United States Court of Appeals For the Eighth Circuit
Apr 11, 2016
820 F.3d 325 (8th Cir. 2016)

Opinion

No. 14–3823.

04-11-2016

UNITED STATES of America, Plaintiff–Appellee v. Calvin Tyrone BAILEY, Jr., Defendant–Appellant.

Patrick Lee Spivey, argued, Little Rock, AR, for Plaintiff–Appellee. Edward O. Walker, AUSA, argued, Little Rock, AR, for Defendant–Appellant.


Patrick Lee Spivey, argued, Little Rock, AR, for Plaintiff–Appellee.

Edward O. Walker, AUSA, argued, Little Rock, AR, for Defendant–Appellant.

Before MURPHY, SMITH, and BENTON, Circuit Judges.

Opinion

PER CURIAM.

Calvin Bailey, Jr. was charged with conspiring to possess with intent to distribute cocaine base, in violation of 21 U.S.C. §§ 841(a)(1), (b)(1)(C), and 846. Bailey entered a guilty plea pursuant to a plea agreement under Rule 11(c)(1)(C) of the Federal Rules of Criminal Procedure, which the district court accepted. Subsequently, the United States Sentencing Commission reduced the drug quantity base offense levels by two. Seeking this two-level reduction, Bailey moved for a sentence reduction pursuant to 18 U.S.C. § 3582(c)(2). The district court denied Bailey's motion. We affirm.

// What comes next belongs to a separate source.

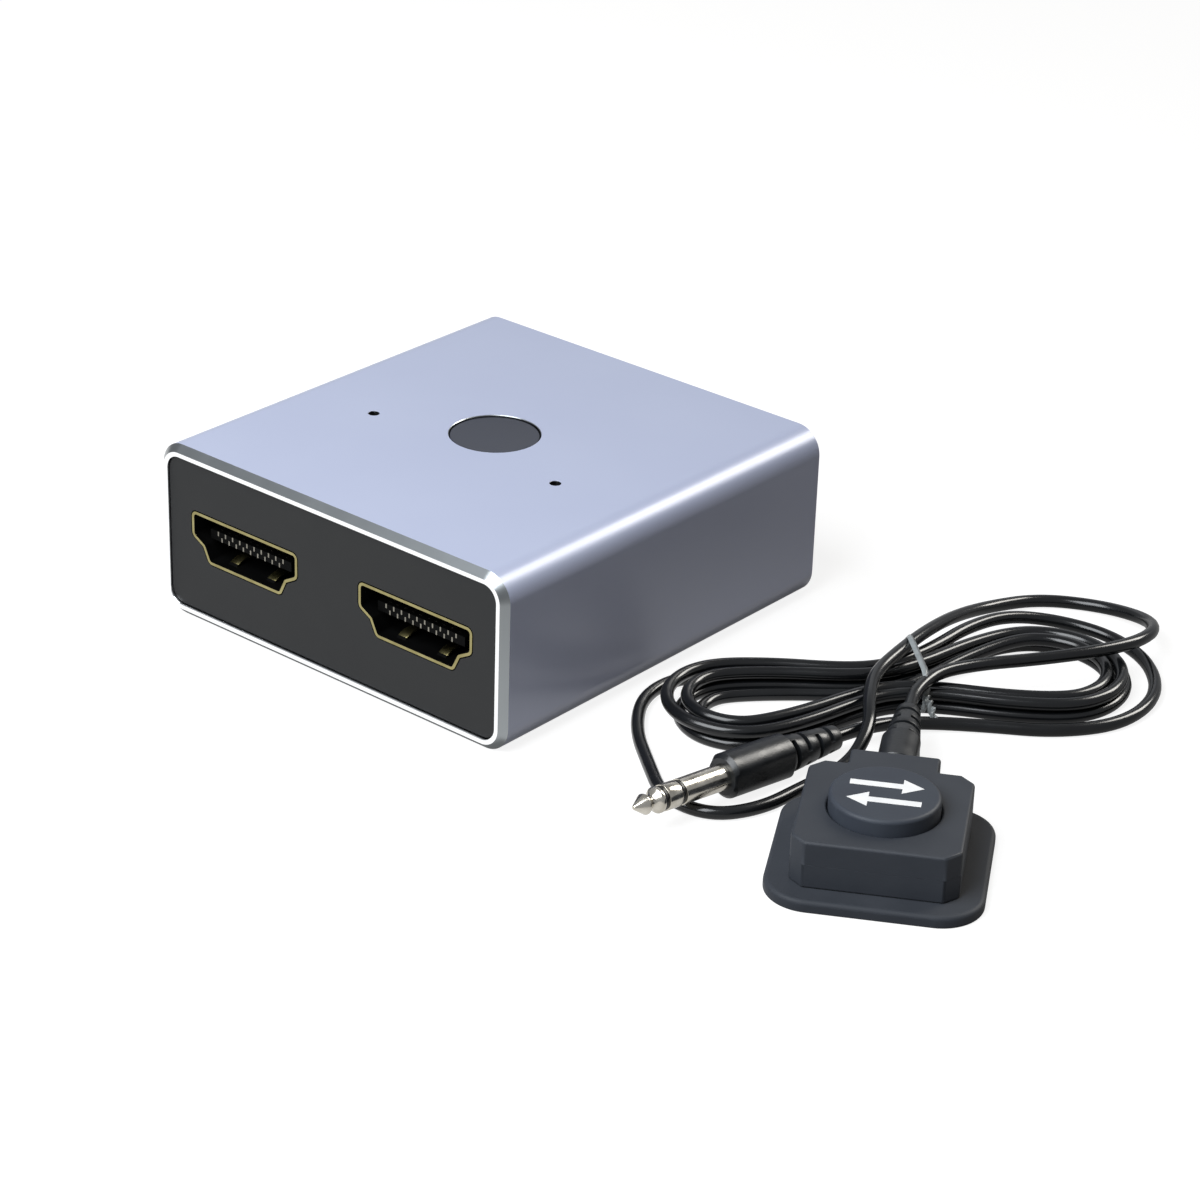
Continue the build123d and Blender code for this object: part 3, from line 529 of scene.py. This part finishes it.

The Honorable Brian S. Miller, Chief Judge, United States District Court for the Eastern District of Arkansas.

I. Background

Bailey was charged in a one-count indictment, along with nine other individuals, with conspiring to possess with intent to distribute more than 50 grams of cocaine base. After several of Bailey's codefendants pleaded guilty, Bailey entered a guilty plea pursuant to a Rule 11(c)(1)(C) plea agreement. In agreeing to a sentence of 96 months' imprisonment, the parties stipulated the following:

A. The parties agree that the base offense level is 16 pursuant to U.S.S.G. § 2D1.1(c) ( [12] ).

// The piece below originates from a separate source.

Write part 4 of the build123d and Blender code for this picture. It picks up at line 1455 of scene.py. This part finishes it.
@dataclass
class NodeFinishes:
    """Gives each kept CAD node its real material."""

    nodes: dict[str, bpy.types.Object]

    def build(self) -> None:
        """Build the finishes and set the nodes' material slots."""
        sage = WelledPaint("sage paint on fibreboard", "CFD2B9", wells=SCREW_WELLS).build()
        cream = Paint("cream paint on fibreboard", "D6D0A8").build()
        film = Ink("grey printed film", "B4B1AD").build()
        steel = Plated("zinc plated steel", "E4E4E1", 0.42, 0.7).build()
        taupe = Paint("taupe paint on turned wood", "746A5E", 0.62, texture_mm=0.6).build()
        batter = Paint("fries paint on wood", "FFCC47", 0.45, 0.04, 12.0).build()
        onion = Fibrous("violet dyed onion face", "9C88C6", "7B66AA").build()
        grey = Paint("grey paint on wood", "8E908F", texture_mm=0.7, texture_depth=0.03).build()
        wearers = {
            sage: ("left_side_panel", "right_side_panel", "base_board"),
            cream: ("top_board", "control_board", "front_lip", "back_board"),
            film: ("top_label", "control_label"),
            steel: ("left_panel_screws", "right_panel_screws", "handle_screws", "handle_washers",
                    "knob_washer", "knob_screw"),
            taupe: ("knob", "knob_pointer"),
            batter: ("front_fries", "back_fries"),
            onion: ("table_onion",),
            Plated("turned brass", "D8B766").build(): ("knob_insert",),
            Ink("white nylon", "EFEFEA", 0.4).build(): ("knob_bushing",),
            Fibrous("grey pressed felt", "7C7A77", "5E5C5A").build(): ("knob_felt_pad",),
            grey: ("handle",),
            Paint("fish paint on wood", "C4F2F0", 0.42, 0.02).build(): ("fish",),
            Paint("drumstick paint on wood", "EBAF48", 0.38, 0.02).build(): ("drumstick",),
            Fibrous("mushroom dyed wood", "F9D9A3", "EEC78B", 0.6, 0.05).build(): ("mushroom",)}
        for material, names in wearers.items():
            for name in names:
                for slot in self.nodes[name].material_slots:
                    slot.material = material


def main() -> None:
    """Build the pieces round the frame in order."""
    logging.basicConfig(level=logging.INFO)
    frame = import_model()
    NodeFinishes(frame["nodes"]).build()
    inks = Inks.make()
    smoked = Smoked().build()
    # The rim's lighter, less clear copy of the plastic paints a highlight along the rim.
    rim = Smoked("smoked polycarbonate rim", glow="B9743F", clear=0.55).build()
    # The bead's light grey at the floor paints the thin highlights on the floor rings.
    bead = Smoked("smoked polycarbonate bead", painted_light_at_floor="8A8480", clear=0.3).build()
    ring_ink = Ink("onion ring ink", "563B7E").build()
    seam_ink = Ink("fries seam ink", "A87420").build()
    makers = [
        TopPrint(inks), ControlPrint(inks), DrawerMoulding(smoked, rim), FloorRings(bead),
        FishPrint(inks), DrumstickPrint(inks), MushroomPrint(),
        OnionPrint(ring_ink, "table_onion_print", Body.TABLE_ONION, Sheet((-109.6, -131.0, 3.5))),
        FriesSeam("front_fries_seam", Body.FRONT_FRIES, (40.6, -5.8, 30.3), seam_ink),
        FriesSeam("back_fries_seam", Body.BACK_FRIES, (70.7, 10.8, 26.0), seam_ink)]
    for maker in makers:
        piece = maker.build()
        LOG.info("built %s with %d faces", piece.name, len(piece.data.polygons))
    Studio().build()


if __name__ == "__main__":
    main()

B. The parties agree that the amount of controlled substance is between 2.8 grams but less than 5.6 grams of cocaine base.

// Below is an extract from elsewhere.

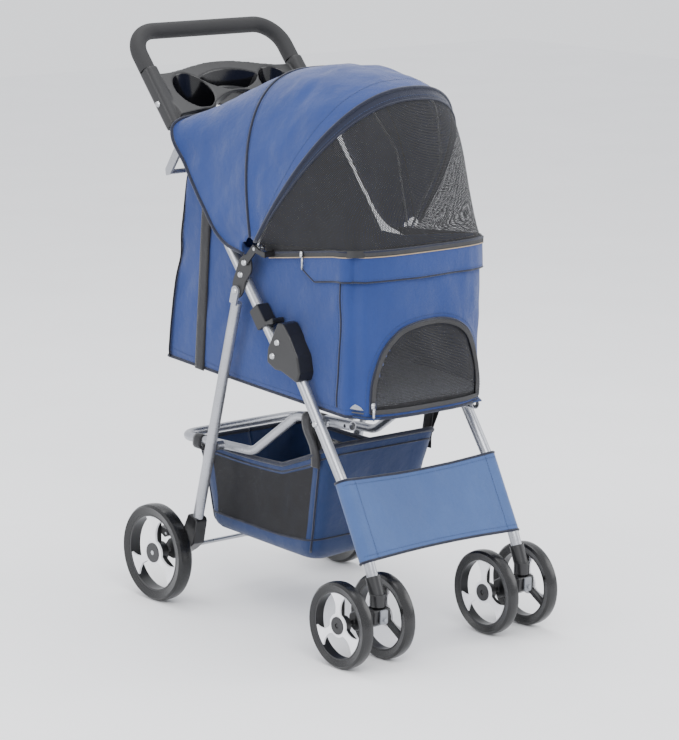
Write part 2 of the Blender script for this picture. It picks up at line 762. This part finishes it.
pulls = [
    pull("rim_zip_pull", zip_line[24] + Vector((-0.004, -0.004, 0)), Vector((0, -0.002, -0.015)), steel),
    pull("rim_zip_pull_far", zip_line[-25] + Vector((0.004, -0.004, 0)), Vector((0, -0.002, -0.015)), steel),
    pull("door_zip_pull", front_point(-door_half - 2, door_foot + 12, 5), Vector((0, -0.002, -0.014)), steel),
]
for t in pulls:
    on_cabin(t)

# ---------------------------------------------------------------- the hood and its window

pivot_y, pivot_z = -22.0, 664.0
rear_angle, mid_angle, front_angle, rim_angle = 36, 79, 124, 171.5
# the hood's arches: angle about the pivots, half width, height and how square the arch is
hood_shape = ((44, 184, 299, 5.6), (60, 184, 298, 3.2), (mid_angle, 184, 296, 2.7), (102, 184, 314, 2.5),
              (front_angle, 184, 338, 2.4), (150, 172, 294, 2.5), (rim_angle, 160, 252, 3.0))
ARCH = 97


def section(angle):
    """Evenly spaced points of the hood's arch at an angle about its pivots."""
    wide = through([(s[0], s[1]) for s in hood_shape], angle)
    high = through([(s[0], s[2]) for s in hood_shape], angle)
    power = through([(s[0], s[3]) for s in hood_shape], angle)
    a = math.radians(angle)
    raw = []
    for k in range(121):
        b = math.pi * (1 - k / 120)
        x = math.copysign(abs(math.cos(b)) ** (2 / power), math.cos(b)) * wide
        h = abs(math.sin(b)) ** (2 / power) * high
        if h >= 10:
            raw.append(P(x, pivot_y + h * math.cos(a), pivot_z + h * math.sin(a)))
    return spaced(raw, ARCH)


def outwards(p):
    return (p - P(0, pivot_y, pivot_z - 40)).normalized()


def hood_point(p, angle, f):
    """Sags the cloth between its ribs and draws it into folds that run from rib to rib."""
    bays = ((rear_angle, mid_angle), (mid_angle, front_angle))
    sag = 0.0
    for low, high in bays:
        if low < angle < high:
            sag = math.sin(math.pi * (angle - low) / (high - low))
    side = abs(2 * f - 1)
    reach = math.sin(math.pi * f) ** 0.5
    depth = sag ** 0.8 * (4.5 + 3.0 * side) * reach
    folds = crumple(p * 1000, 44.0, 4.6, 2.0) * sag + crumple(p * 1000, 19.0, 1.5, 5.0) * sag
    folds += math.sin(f * 57 + 1.3 * math.sin(angle * 0.11)) * 0.7 * sag * side
    return p - outwards(p) * 0.001 * (depth + folds)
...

C. The defendant is eligible for a 2 point reduction for acceptance of responsibility unless the defendant takes any action between the entry of the guilty plea and imposition of the sentence that is inconsistent with acceptance of responsibility. If the offense level is 16 or greater, the determination of whether the defendant is eligible for a third point reduction for acceptance of responsibility will be made by the United States at the time of sentencing.

D. The parties stipulate that no other enhancements or reductions under Section 2D1.1 or Chapter 3 of the Guidelines apply.

E. The defendant agrees and stipulates that he specifically waives any and all challenges to the searches, seizures, arrests and statements that have taken place as of the date of the execution of this plea agreement by the defendant in this investigation by any entity, and in any forum where the offense may be pursued and/or forfeiture may be sought.

The district court reviewed the terms of the plea agreement with Bailey and made sure that Bailey understood them. By working out a Rule 11(c)(1)(C) plea agreement, Bailey reduced his term of imprisonment by approximately six years. The district court accepted the plea agreement.

At the time that the parties entered the plea agreement, the presentence investigation report (PSIR) was not complete. Once completed, it calculated Bailey's Guidelines range as 168 to 210 months' imprisonment based on an offense level of 30. As a career offender, Bailey's offense level was 32. The Guidelines provide for a two-level reduction of the offense level for acceptance of responsibility.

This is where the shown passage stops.